* _WORK INSTRUCTIONS_
Restate, exactly and only, the lines from the first through the line containing "const REST_GAP = 0.3;".

* _DATA LINES_

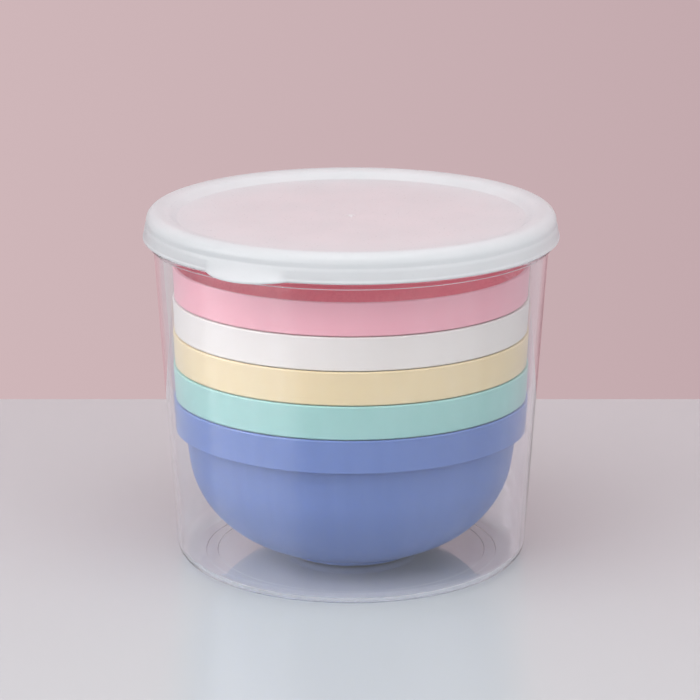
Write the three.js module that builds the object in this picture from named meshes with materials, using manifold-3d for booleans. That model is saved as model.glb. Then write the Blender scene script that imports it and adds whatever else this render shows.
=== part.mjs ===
// A set of nesting mixing bowls for hair colour, kept in a clear round tub with a push-on lid.
// Millimetres, +Z up. The origin is on the common axis, on the surface that the tub stands on.
import * as THREE from "three";
import { mergeVertices } from "three/addons/utils/BufferGeometryUtils.js";
import Module from "manifold-3d";

const wasm = await Module();
wasm.setup();

// ---- Driving dimensions -------------------------------------------------------------------

const SEGMENTS = 48; // steps round the axis: a multiple of 4, so the widest points lie on X and Y
const REST_GAP = 0.3; // left between two pieces where one rests on the other

// The bowls are all alike. Heights are measured up from a bowl's own foot.
const BOWL_HEIGHT = 58;
const BOWL_RIM_RADIUS = 63; // outside, at the top edge
const BOWL_WALL = 1.2; // body and base
const COLLAR_HEIGHT = 11.7; // the upright band under the rim, all of a nested bowl that shows
const COLLAR_WALL = 1.4;
const COLLAR_TAPER = 0.6; // how much narrower the collar's outside is at its lower edge
const COLLAR_EDGE = 0.5; // rounding of the rim's outer edge
const STEP_WIDTH = 3.15; // from the collar's lower edge in to the body
const NEST_CLEARANCE = 0.45; // between a bowl's body and the wall of the bowl that it sits in
const BASE_FLAT_RADIUS = 15; // where the body's curve runs out into the flat base
const FOOT_RADIUS = 23.5;
const FOOT_WIDTH = 2;
const FOOT_HEIGHT = 1.1; // flat base above the foot's ring

// From the lowest bowl to the highest.
const BOWLS = [
  { name: "blue_bowl", color: 0x6f83bd },
  { name: "mint_bowl", color: 0x9fd0cd },
  { name: "yellow_bowl", color: 0xecd9b0 },
  { name: "white_bowl", color: 0xe9e4e3 },
  { name: "pink_bowl", color: 0xecb4c1 },
];

// The tub.
const TUB_CLEARANCE = 1.45; // between the lowest bowl's rim and the tub's wall
const TUB_TAPER = 0.063; // growth of the radius per unit of height
const TUB_HEADROOM = 15.7; // from the highest bowl's rim to the tub's top edge
const TUB_WALL = 1.5;
const TUB_FLOOR = 1.2;
const TUB_CORNER = 6; // outside radius between floor and wall
const TUB_RECESS = 0.4; // the middle of the floor stands this far above the foot
const TUB_FOOT_INNER = 9.8; // from the base's nominal edge in to where the foot starts to rise
const TUB_RECESS_SLOPE = 4.2; // width of the rise from the foot to the recess
const BEAD_PROUD = 1.5; // the stop bead under the lid's skirt
const BEAD_HEIGHT = 2.1;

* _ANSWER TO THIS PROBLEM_
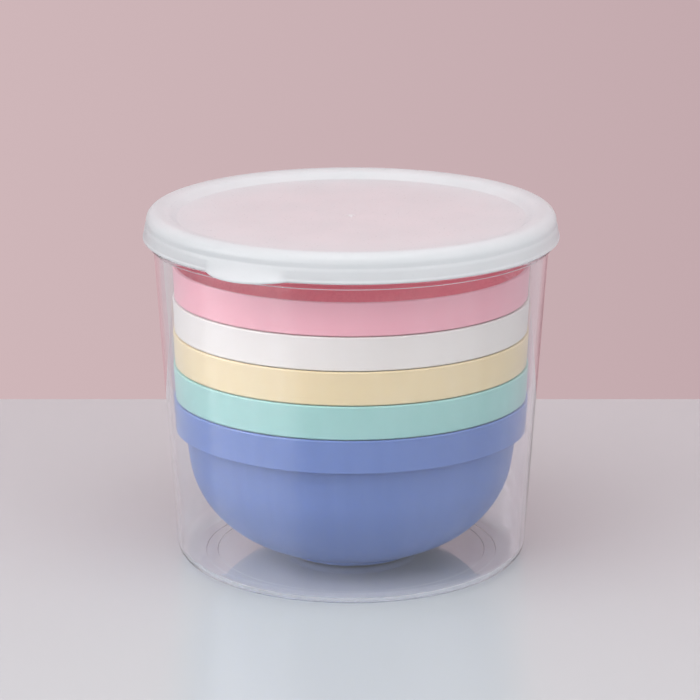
Write the three.js module that builds the object in this picture from named meshes with materials, using manifold-3d for booleans. That model is saved as model.glb. Then write the Blender scene script that imports it and adds whatever else this render shows.
=== part.mjs ===
// A set of nesting mixing bowls for hair colour, kept in a clear round tub with a push-on lid.
// Millimetres, +Z up. The origin is on the common axis, on the surface that the tub stands on.
import * as THREE from "three";
import { mergeVertices } from "three/addons/utils/BufferGeometryUtils.js";
import Module from "manifold-3d";

const wasm = await Module();
wasm.setup();

// ---- Driving dimensions -------------------------------------------------------------------

const SEGMENTS = 48; // steps round the axis: a multiple of 4, so the widest points lie on X and Y
const REST_GAP = 0.3; // left between two pieces where one rests on the other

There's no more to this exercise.